Deuxième effet pervers de ce marché : sa simplicité d’usage et ses tarifs accessibles facilitent des achats plus nombreux, soit de produits d’occasion (c’est moins cher, donc on consomme plus), soit de produits neufs dont l’acheteur se dit qu’il pourra les revendre. Les sites de seconde main sont remplis de produits récents, peu portés et déjà en vente. L’occasion n’échappe pas à la fast-fashion, avec son cortège de méfaits écologiques – peut-être l’accélère-t-elle !

Enfin, en termes logistiques, la vertu est là aussi modérée sachant que ce commerce génère des flux considérables de micro-livraisons qui présentent le double inconvénient d’être à la fois très polluantes et peu exemplaires en termes sociaux. Les paquets sont transportés à domicile par un prolétariat de la logistique, avec des procédés particulièrement nocifs (trajets courts, véhicules sous-utilisés, etc.). Chacun ne perçoit que son petit colis, qui semble bien inoffensif. Sauf qu’additionnés, ils sont 1,7 milliard par an en France… Il en est de même de l’hébergement des millions d’annonces et du scrolling, pratiques à la pollution lointaine, donc souvent ignorée, ou des déchets ultimes, qui ne diminuent pas et sont envoyés dans des pays loin des yeux de l’Occident.

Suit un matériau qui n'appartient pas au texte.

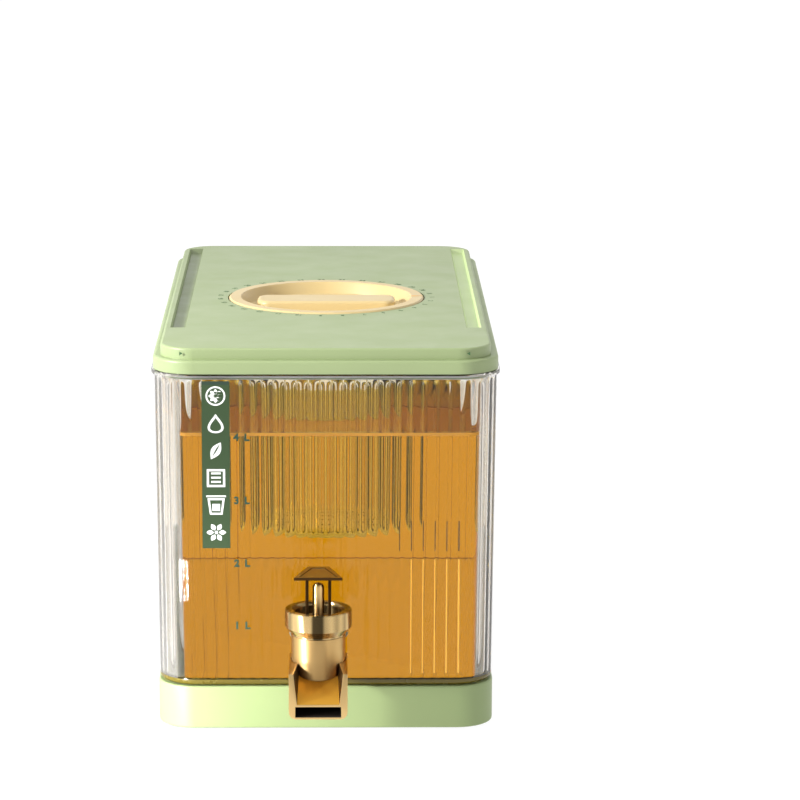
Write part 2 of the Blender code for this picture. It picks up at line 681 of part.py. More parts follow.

Le marché de la seconde main présente des qualités incontestables. Pour autant, derrière l’apparence de l’écologie (puisqu’on recycle) et de l’éthique (puisqu’on rend service), les travers sont concrets : surconsommation, pollutions multiples, monétisation de chaque chose. Les solutions responsables et les moins néfastes pour l’environnement résident sans doute dans la sobriété (moins consommer), la réparation des produits (le réemploi) et, finalement, le don de proximité.

Joan Le Goff

Professeur à l’IAE Paris-Est, il conduit ses recherches en management stratégique, logistique et histoire de la pensée managériale au sein de l’IRG. Il a notamment publié Un monde merveilleux et doux. Fragments du management en son emprise ordinaire (Presses universitaires de Provence, 2023) et, avec Faouzi Bensebaa, La nouvelle jeunesse de l’occasion (L’Harmattan, 2021).